This gives delays: ~50ms, ~100ms, ~200ms, ~400ms… up to ~15s average, max 10 attempts over ~1-2 minutes.

A secondary queue for messages that fail processing after maximum retries.

Mechanism: After N failures, message moves to DLQ instead of returning to main queue. DLQ holds failed messages for inspection, manual intervention, or automated reprocessing.

Why it exists: Prevents “poison pill” messages from blocking the queue forever. Isolates problematic messages without losing them.

Design considerations:

When to DLQ:

  • Deserialization failures (malformed message)
  • Validation errors (missing required fields)
  • Business logic failures (invalid state transition)
  • Exceeded retry limit

When NOT to DLQ:

  • Transient failures (network timeout, service unavailable)—retry instead
  • Temporary state issues (eventual consistency lag)—retry with delay

DLQ processing patterns:

  • Manual inspection and replay after fixing consumer bug
  • Automated reprocessing after dependent service recovers
  • Alert on DLQ growth—indicates systematic problem
  • Periodic purge of old messages (with audit log)
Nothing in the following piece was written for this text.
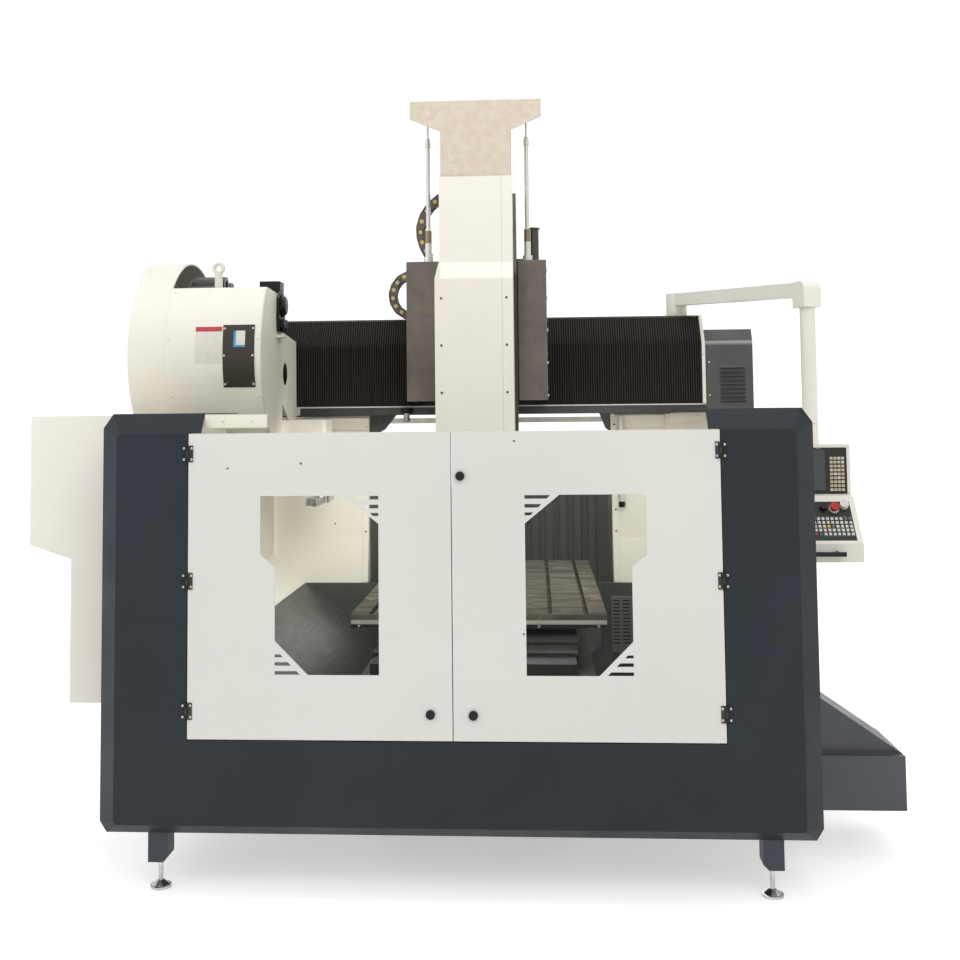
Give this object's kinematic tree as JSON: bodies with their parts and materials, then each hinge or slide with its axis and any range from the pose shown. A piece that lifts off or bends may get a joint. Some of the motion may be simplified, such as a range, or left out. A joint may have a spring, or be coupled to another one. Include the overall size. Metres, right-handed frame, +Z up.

Real-world: AWS SQS integrates DLQ at the queue level. Configure maxReceiveCount on the source queue; messages exceeding this automatically route to the specified DLQ. CloudWatch alarms on ApproximateNumberOfMessagesVisible for the DLQ alert on failures.

A poison pill is a message that can never be processed successfully—causes consumer crash, infinite loop, or persistent error.

Detection:

  • Same message appearing repeatedly (delivery count)
  • Consumer crashes correlate with specific message
  • Processing time exceeds timeout repeatedly

Handling:

  • Track delivery attempts per message (message metadata or external store)
  • After N attempts, route to DLQ without further processing
  • Log full message content and error for debugging
  • Alert on poison pill rate

Differentiation:

Error TypeSymptomAction
TransientNetwork timeout, 503Retry with backoff
Poison pillSame error every attempt, deserialization failureDLQ immediately
BugAll messages of a type failStop consumer, fix bug, replay

Idempotency ensures processing a message multiple times has the same effect as processing it once. Required for at-least-once delivery to achieve exactly-once semantics.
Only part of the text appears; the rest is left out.